The GST will subsume excise, service tax and other local levies and will make India one market for seamless transfer of goods and services. The GST Council, consisting of Union Finance Minister and his state counterparts, is likely to decide on the tax rates in their November 3-4 meeting.

Centre's proposals on GST rates find favour with Niti Aayog

Arvind Panagariya on Monday defended the Centre's proposal of four-slab GST rates

Centre s proposal on GST rates finds favour with Niti Aayog

Niti Aayog vice-chairman Arvind Panagariya on Monday defended the Centre’s proposal of a four-slab goods and services tax (GST) rate structure, beside a cess on luxury and ‘sin’ goods.

There is criticism in some quarters that the multiple rates would distort the structure of the proposed indirect tax regime.

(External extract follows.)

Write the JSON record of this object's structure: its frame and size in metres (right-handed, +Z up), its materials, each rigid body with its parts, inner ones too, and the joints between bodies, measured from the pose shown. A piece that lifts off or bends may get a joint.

Panagariya also said the April 1 target for rolling out a national GST was possible, though a race against time.

“The criticism that the relevance of GST would be lost due to the proposed four-slab structure is a bit overstated,'' Panagariya told reporters. One should note, he said, that while there might not be a single GST rate for all items, each item would have a single rate pan-India. No tax theory, he added, said two slabs were better than a bit more. If GST would have only one rate or two rates, items attracting a levy of three or eight per cent would see much higher inflation. It is so as rates on these items would have to be stretched much more in that case. Those attracting three to eight per cent now are proposed to come under a six per cent GST rate. The other rates are 12, 18 and 26 per cent, plus a cess.

Panagariya said this gave predictability to the tax structure, as rates were not altered too much as compared to the present one. This would not have been possible if there had been a twin or single rates.

GST, he added, was a process. Hopefully, later, there would be gradual movement towards a single rate.

Giving historical perspective, Panagariya said former finance minister Yashwant Sinha had converged 11 excise rates to three — of eight, 16 and 24 per cent — in 1999-2000. There were two additional non-VAT rates on luxury goods.

On the proposed move to impose a cess over 26 per cent on luxury and sin goods, he said if this was replaced with another tax, the rate would be much higher than the cess, as 42 per cent of it would go to states. Beside, a cess could be temporary and be done away with, once its purpose to compensate states for revenue loss in the first five years of GST roll-out, is over.

The GST Council could not decide on the rates on Thursday as discussion on cess was inconclusive. If cess is decided, then tax rates could be fixed, finance minister Arun Jaitley had said. The next Council meeting on November 3-4 would try to evolve a consensus on the rates.

Former Finance Secretary Vijay Kelkar, who headed the 13th Finance Commission (TFC) that gave recommendations on GST, recently said the proposed structure was disappointing, as it would rob the GST of efficiency enhancing potential. He'd also said the impact of the tax rate proposals on the economy would be only a fourth of the high potential impact the TFC had estimated.

Pratik Jain, partner with PwC, said multiple rates weren't desirable but were perhaps the only realistic way for a consensus. “In particular, a six per cent band is necessary as many products, including food items, currently attract an effective rate of five to six per cent, and having those at a 12 per cent slab could have been inflationary,” he said.

However, he said, a cess on products under the higher slab was not a good idea. It would complicate compliance for business and could lead to cascading of taxes. “Instead, it might be a better idea to increase the tax rate nominally, if needed. In any case, the government might not need to compensate the states if there is revenue buoyancy,” he said.

GST can be paid with debit, credit cards online, says Revenue secretary Hasmukh Adhia

Indore: Individuals and entities can pay taxes online using debit or credit cards once the Goods and Services Tax is rolled out, revenue secretary Hasmukh Adhia said.

Reuters

The government proposes to roll out the new indirect tax regime from April 1 next year and has made registration, refunds, returns filing and payment processes online.

"With regard to payments, the best thing that will happen is all payments will have to be made online. You can use any mode of payment, electronic, RTGS. You can do it through debit cards or credit cards of any bank.

"You need not open account in banks of government. Even if you have account in a private bank you can transfer money and it will reach the government," Adhia said while addressing the Global Investors Summit here.

He said GST will make it easier for traders and industry to access Input Tax Credit and also ease compliance burden as the entire country will become a single market.

"I would ask the states to focus on the services sector because industry will come on its own once demand increases," Adhia said.

He said India is now taking several reform measures and GST is the biggest tax reform since Independence. Adhia added that GST will also ensure that the taxes deducted by sellers reach the government.

Asked what will happen to excise duty benefits currently enjoyed by units in Jammu and Kashmir as well as Northeastern and hilly states, Adhia said they will be protected in a similar manner. "Instead of giving direct exemptions, we will take it through the Government of India's budgetary route," he said.